The multi-year project will study 50 flipped, hybrid, and online courses offered in the three major STEM Schools at the University of California, Irvine (UCI). Higher education institutions are increasing the number of courses they offer that use elements of virtual instruction in the belief that these courses will lead to better learning, lower costs, greater access, and higher graduation rates. However, recent meta-analyses of virtual learning in higher education all conclude that there is a dearth of rigorous research on the topic. The study will assist higher education administrators, instructors, and course designers to make effective decisions in planning the kinds of virtual learning environments that can best meet the needs of undergraduate STEM students, especially in the vital first two years of college. A major focus of the study will be the impact of virtual learning environments on underrepresented minorities, first-generation college students, students of low-socioeconomic status backgrounds, and women. The research will provide some of the best evidence to date about the impact of higher education virtual environments on learning outcomes, attitudes toward STEM, and persistence in STEM majors.

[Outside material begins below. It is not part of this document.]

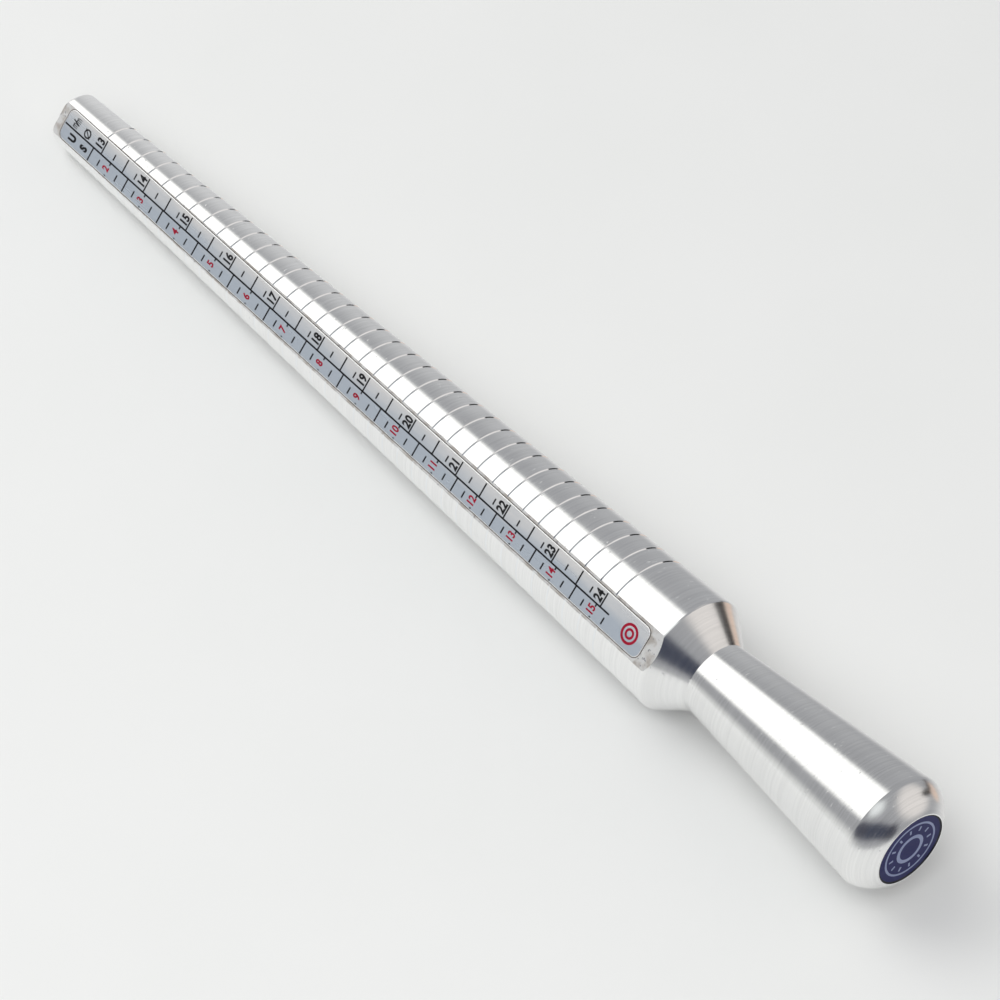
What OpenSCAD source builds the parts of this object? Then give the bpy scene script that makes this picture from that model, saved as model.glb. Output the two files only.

The proposed project will include 50 separate studies of STEM instruction at UCI. The majority will employ random assignment of students to investigate the comparative impacts of virtual vs. traditional learning with the same instructor. Experimental and quasi-experimental techniques will be used to compare the impact of virtual courses compared to traditional courses taught by the same instructor on students? attitudes toward STEM study, learning outcomes, and success and persistence in future STEM courses. Quantitative and qualitative indicators of instructional practices and student performance and engagement will be collected to compare and describe practices across course formats and then distilled into recommended best practices. Statistical data mining techniques, including sequence modeling, clustering, text mining, matrix factorization, and high-dimensional predictive modeling will be used on a rich set of institutional data, self-reported survey data, engagement data (logins, video watching, participation in online forums), and outcome data to extract and analyze information about student learning behaviors and their relationship to learning outcomes. The instruments and designs used in the study, including observation protocols, surveys, interview protocols, and cutting-edge methodological approaches, will allow future researchers to replicate and build on these analyses, thereby contributing to the broader understanding of virtual learning environments. The project, supported through the EHR Core Research (ECR) program of fundamental research in STEM, will contribute important research findings regarding STEM learning, learning environments, and broadening participation in STEM, which are important priorities of the ECR program.